Given problem: Print the lines beginning with the one that contains "core = core.cut(rim)" and ending with the one that contains "bpy.data.objects.remove(obj)", exactly, both included, and no other lines.

Stored rows:
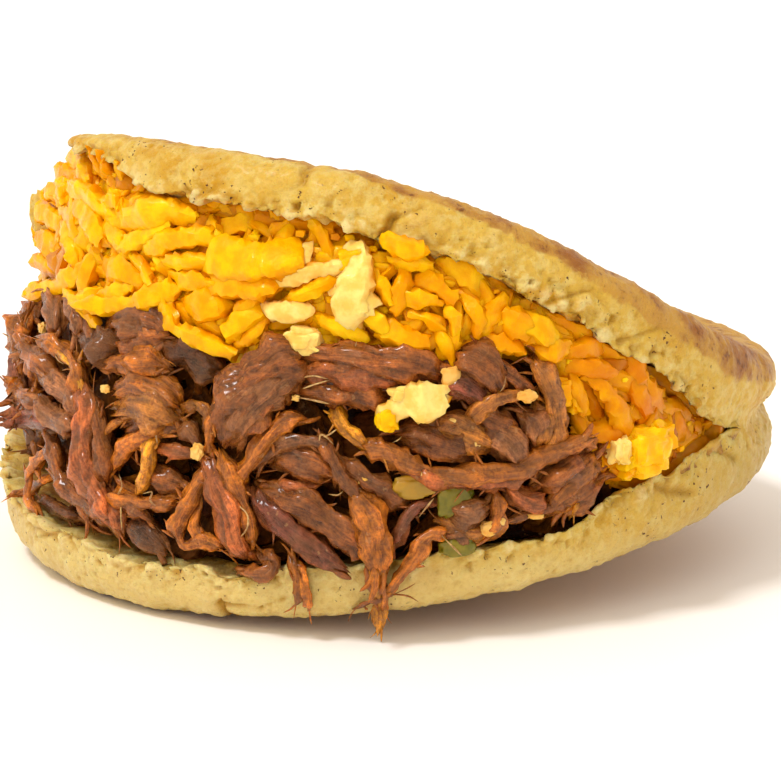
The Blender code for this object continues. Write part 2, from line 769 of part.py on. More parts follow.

--

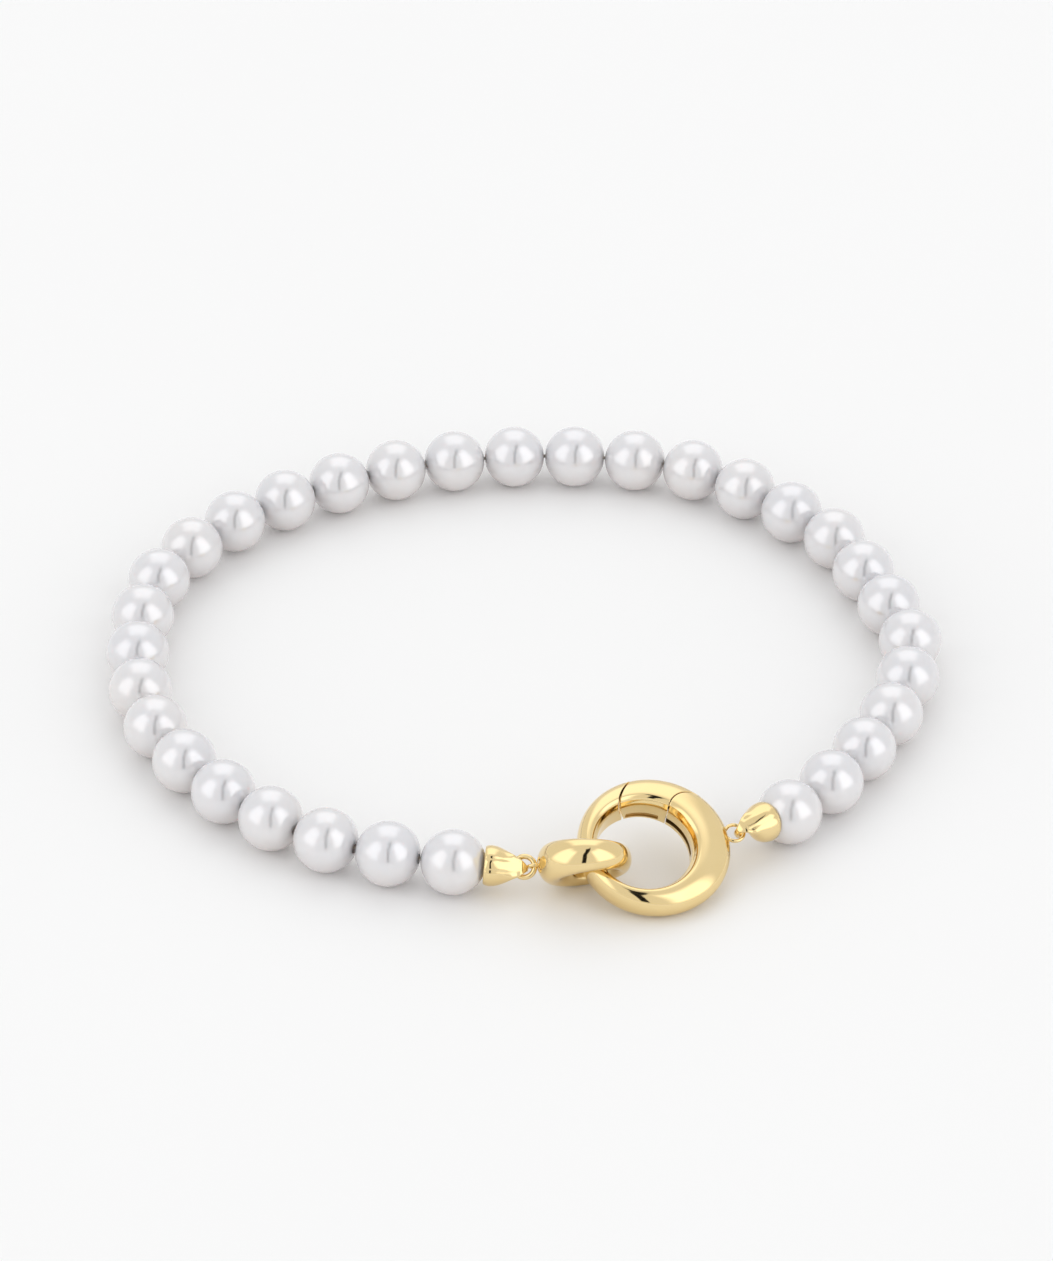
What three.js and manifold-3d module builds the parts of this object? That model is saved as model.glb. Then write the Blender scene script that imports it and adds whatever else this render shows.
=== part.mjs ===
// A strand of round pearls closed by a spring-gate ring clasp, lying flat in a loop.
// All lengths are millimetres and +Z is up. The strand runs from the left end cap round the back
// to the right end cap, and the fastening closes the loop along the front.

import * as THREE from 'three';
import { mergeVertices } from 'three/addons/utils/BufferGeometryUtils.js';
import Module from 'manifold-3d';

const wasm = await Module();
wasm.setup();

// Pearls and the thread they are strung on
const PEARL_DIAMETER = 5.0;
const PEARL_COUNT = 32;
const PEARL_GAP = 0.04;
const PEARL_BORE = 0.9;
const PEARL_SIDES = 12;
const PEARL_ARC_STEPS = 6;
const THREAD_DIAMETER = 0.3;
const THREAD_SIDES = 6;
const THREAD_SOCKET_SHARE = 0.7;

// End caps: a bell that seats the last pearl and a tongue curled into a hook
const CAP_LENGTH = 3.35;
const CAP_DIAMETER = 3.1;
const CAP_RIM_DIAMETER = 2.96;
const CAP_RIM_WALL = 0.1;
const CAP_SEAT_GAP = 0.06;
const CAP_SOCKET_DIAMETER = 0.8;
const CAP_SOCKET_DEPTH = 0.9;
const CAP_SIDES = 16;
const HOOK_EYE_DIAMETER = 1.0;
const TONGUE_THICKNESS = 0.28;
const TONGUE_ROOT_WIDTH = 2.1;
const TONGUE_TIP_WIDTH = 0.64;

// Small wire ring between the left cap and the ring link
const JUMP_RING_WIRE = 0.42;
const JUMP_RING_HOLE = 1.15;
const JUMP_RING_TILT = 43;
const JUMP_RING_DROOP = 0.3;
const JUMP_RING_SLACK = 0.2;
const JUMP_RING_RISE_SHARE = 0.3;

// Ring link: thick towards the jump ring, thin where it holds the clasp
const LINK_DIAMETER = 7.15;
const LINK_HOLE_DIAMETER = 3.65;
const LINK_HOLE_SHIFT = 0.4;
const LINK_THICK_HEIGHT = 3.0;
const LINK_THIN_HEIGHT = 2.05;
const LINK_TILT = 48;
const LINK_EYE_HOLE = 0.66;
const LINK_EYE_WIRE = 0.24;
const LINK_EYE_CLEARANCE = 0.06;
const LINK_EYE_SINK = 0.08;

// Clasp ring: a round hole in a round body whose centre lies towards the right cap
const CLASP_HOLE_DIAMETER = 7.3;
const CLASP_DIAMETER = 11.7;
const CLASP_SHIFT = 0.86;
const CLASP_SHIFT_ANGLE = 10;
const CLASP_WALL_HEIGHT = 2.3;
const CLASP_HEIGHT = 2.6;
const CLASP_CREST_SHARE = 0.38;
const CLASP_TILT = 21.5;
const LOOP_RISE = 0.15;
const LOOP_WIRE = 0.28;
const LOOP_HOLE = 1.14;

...

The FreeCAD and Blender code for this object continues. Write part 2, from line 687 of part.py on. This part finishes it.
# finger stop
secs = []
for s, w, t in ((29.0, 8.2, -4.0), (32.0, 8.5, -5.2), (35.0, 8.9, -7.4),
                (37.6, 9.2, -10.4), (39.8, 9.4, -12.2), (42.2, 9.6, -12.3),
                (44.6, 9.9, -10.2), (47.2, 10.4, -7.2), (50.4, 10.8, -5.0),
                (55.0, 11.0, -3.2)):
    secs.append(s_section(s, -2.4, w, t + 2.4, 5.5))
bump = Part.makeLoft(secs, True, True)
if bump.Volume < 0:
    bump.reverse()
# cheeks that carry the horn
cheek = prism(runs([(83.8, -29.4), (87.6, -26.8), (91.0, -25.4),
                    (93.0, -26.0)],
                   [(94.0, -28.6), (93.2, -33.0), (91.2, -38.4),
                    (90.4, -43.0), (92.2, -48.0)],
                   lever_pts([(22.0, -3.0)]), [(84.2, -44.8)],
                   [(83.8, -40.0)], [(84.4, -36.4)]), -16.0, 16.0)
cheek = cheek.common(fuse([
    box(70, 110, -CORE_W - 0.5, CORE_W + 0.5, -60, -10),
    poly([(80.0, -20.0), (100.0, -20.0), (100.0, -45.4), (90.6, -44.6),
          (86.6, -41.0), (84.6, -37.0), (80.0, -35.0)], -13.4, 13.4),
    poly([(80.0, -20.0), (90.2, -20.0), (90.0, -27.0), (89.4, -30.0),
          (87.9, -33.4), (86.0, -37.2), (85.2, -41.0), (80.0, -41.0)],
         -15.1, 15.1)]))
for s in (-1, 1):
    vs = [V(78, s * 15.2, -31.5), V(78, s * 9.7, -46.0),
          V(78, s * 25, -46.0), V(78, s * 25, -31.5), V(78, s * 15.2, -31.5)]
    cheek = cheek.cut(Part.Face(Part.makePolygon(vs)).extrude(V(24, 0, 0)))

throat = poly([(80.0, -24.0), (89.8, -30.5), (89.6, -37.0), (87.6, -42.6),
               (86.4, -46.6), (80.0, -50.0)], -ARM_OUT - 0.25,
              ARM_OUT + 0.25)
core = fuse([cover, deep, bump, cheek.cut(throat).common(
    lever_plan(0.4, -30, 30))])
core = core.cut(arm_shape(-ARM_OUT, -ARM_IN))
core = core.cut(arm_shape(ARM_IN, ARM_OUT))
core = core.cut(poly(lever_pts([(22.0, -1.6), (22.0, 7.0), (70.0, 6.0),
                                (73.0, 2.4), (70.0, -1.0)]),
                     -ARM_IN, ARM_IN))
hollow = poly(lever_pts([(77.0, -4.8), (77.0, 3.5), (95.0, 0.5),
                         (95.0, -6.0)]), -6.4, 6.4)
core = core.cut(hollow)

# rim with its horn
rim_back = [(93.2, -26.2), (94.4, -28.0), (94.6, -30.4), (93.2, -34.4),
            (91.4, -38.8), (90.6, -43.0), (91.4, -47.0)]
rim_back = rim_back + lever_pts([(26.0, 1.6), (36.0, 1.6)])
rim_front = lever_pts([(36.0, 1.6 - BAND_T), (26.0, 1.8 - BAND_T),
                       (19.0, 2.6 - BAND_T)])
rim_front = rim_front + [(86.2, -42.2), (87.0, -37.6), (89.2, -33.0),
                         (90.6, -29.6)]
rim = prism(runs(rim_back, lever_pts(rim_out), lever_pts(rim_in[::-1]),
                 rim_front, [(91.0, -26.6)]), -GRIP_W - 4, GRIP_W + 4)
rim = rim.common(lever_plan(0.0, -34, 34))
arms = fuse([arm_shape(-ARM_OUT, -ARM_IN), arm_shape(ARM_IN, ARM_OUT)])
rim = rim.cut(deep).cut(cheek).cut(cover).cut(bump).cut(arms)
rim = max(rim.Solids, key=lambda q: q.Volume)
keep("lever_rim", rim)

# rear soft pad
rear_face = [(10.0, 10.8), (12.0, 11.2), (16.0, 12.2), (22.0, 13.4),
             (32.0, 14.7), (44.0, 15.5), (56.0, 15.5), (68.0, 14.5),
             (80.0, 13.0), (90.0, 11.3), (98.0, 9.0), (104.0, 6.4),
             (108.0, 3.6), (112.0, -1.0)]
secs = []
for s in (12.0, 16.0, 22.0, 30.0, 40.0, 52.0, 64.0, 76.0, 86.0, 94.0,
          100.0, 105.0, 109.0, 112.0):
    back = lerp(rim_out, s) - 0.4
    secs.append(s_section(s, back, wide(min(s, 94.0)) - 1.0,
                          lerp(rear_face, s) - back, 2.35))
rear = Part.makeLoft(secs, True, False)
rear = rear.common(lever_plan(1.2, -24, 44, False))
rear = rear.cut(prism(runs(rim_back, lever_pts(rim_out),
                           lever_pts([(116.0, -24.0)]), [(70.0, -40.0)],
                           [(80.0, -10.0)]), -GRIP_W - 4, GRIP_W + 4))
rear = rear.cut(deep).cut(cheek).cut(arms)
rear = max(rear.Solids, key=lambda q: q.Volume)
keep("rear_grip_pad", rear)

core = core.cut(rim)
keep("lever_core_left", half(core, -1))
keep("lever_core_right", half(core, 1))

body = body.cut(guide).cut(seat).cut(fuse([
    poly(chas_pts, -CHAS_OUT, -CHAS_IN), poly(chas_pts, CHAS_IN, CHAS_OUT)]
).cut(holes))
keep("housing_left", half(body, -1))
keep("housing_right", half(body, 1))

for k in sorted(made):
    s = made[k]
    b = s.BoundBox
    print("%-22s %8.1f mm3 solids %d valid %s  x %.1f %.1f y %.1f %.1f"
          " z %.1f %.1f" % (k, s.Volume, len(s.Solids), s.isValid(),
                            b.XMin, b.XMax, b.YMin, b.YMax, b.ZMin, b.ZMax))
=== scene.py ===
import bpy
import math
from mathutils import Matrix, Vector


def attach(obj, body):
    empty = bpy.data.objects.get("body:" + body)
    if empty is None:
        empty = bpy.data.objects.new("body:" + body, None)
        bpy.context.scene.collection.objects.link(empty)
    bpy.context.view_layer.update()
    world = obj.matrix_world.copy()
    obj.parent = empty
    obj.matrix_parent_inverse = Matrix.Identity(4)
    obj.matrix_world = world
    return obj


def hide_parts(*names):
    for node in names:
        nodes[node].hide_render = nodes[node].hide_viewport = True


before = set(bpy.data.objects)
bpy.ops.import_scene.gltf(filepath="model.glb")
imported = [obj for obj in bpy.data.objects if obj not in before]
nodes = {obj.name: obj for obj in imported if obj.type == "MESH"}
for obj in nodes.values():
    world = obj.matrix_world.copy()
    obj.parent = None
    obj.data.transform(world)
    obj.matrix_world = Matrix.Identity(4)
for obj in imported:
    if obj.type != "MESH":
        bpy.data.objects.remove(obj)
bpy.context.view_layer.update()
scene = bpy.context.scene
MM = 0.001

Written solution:
core = core.cut(rim)
keep("lever_core_left", half(core, -1))
keep("lever_core_right", half(core, 1))

body = body.cut(guide).cut(seat).cut(fuse([
    poly(chas_pts, -CHAS_OUT, -CHAS_IN), poly(chas_pts, CHAS_IN, CHAS_OUT)]
).cut(holes))
keep("housing_left", half(body, -1))
keep("housing_right", half(body, 1))

for k in sorted(made):
    s = made[k]
    b = s.BoundBox
    print("%-22s %8.1f mm3 solids %d valid %s  x %.1f %.1f y %.1f %.1f"
          " z %.1f %.1f" % (k, s.Volume, len(s.Solids), s.isValid(),
                            b.XMin, b.XMax, b.YMin, b.YMax, b.ZMin, b.ZMax))
=== scene.py ===
import bpy
import math
from mathutils import Matrix, Vector


def attach(obj, body):
    empty = bpy.data.objects.get("body:" + body)
    if empty is None:
        empty = bpy.data.objects.new("body:" + body, None)
        bpy.context.scene.collection.objects.link(empty)
    bpy.context.view_layer.update()
    world = obj.matrix_world.copy()
    obj.parent = empty
    obj.matrix_parent_inverse = Matrix.Identity(4)
    obj.matrix_world = world
    return obj


def hide_parts(*names):
    for node in names:
        nodes[node].hide_render = nodes[node].hide_viewport = True


before = set(bpy.data.objects)
bpy.ops.import_scene.gltf(filepath="model.glb")
imported = [obj for obj in bpy.data.objects if obj not in before]
nodes = {obj.name: obj for obj in imported if obj.type == "MESH"}
for obj in nodes.values():
    world = obj.matrix_world.copy()
    obj.parent = None
    obj.data.transform(world)
    obj.matrix_world = Matrix.Identity(4)
for obj in imported:
    if obj.type != "MESH":
        bpy.data.objects.remove(obj)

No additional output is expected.